商品簡介
The past few decades have seen growing interest in the study of the body, not least thanks to Michel Foucault's historical studies of medicine in the 1970s, which inspired the initial development of the contemporary study of the human body. However, the increasing number of exciting and influential publications has primarily, if not exclusively, focused on the body in Western cultures. The various works produced by Asian scholars remain largely unknown to Western academic debates even though Asia is home to a host of rich body cultures and religions. The peoples of Asia have experienced colonization, decolonization, and now globalization, all of which make the "body in Asia" a rewarding field of research.
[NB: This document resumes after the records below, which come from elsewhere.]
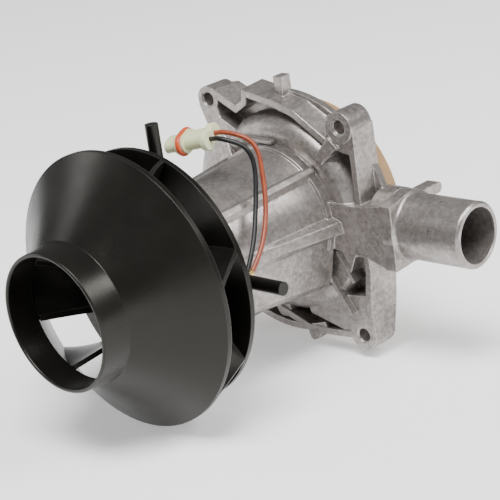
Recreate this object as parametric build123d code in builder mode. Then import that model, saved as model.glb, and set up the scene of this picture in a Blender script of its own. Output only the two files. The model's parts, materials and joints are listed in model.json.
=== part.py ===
from build123d import *

# Combustion fan of a diesel air heater.
#
# A black heating-air impeller sits on the front end of a brushed motor. The motor lies in the barrel of a
# die-cast housing. A blower wheel on the rear end of the same shaft pushes combustion air, drawn in through
# the side stub, round a side channel between the housing and a moulded cover.
#
# Millimetres. Origin: the motor axis where it crosses the rear mounting plane. -Y: towards the impeller's
# inlet. +X: along the air stub. +Z: up.

import os
from math import cos, pi, radians, sin, tan

os.makedirs("parts", exist_ok=True)

# ---- Driving dimensions ----------------------------------------------------------------------------------

SHAFT_R = 2.5
THREAD_R = 2.0
FIT = 0.05                # radial clearance of a running fit

# Impeller
BLADES = 7
COLLAR_FRONT_Y, COLLAR_FRONT_R = -129.3, 25.8
COLLAR_BASE_Y, COLLAR_BASE_R = -118.2, 26.7
SHROUD_RIM_Y, SHROUD_RIM_R = -97.0, 52.3
SHROUD_T = 1.5
SHROUD_SAG = 0.9          # how far the cone's wall bows in between collar and rim
DISC_REAR_Y, DISC_R, DISC_T = -79.3, 48.45, 2.0
DISC_FRONT_Y = DISC_REAR_Y - DISC_T
BLADE_T = 1.7
BLADE_ROOT_R, BLADE_EYE_R = 12.0, 25.6          # where the leading edge meets the disc and the shroud
DISC_CURVE = [(BLADE_ROOT_R, 98.0), (38.9, 22.8), (53.0, 17.6)]     # a blade's radius and angle on the disc
COLLAR_CURVE = [(20.0, 56.0), (38.9, 16.8), (53.0, -2.4)]           # and at the collar's base
WELD = 0.3                # how deep the blades are welded into the shroud
HUB_R, HUB_FRONT_R, HUB_FRONT_Y = 9.0, 8.0, -91.5
INSERT_R = 4.5

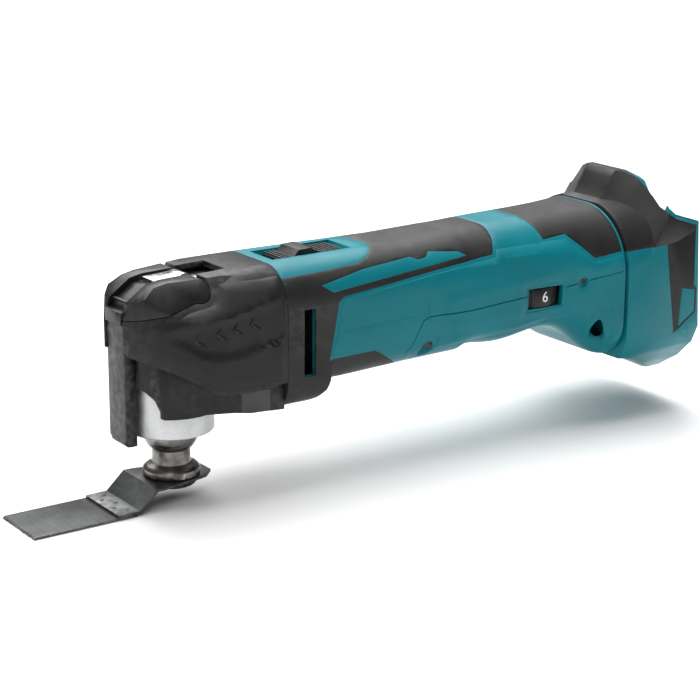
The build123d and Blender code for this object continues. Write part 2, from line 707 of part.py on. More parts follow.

This volume is unique, as it brings together into a single volume a number of scholars who work on East, Southeast and South Asia and presents original and cutting-edge research on the body in various Asian cultures.
作者簡介
Bryan S. Turner was Professor of Sociology at the University of Cambridge and is currently Professor of Sociology in the Asia Research Institute, National University of Singapore. He is the leading researcher of the cluster on religion and globalization, and is currently writing a three volume study of the sociology of religion for Cambridge University Press. He is the founding editor of the journal Body & Society (with Mike Featherstone), and his publications include the Dictionary of Sociology (CUP, 2006) and Vulnerability and Human Rights (Penn State University Press, 2006). Zheng Yangwen received her Ph.D. from the University of Cambridge in 2001. She taught at the University of Pennsylvania and the National University of Singapore before joining the University of Manchester as a Lecturer. She is the author of The Social Life of Opium in China (CUP, 2005), editor of Personal Names in Asia: History, Culture and Identity (with Charles J-H Macdonald, National University of Singapore Press, 2009) and of Negotiating Asymmetry: China's Place in Asia (with Anthony Reid, National University of Singapore Press, 2009).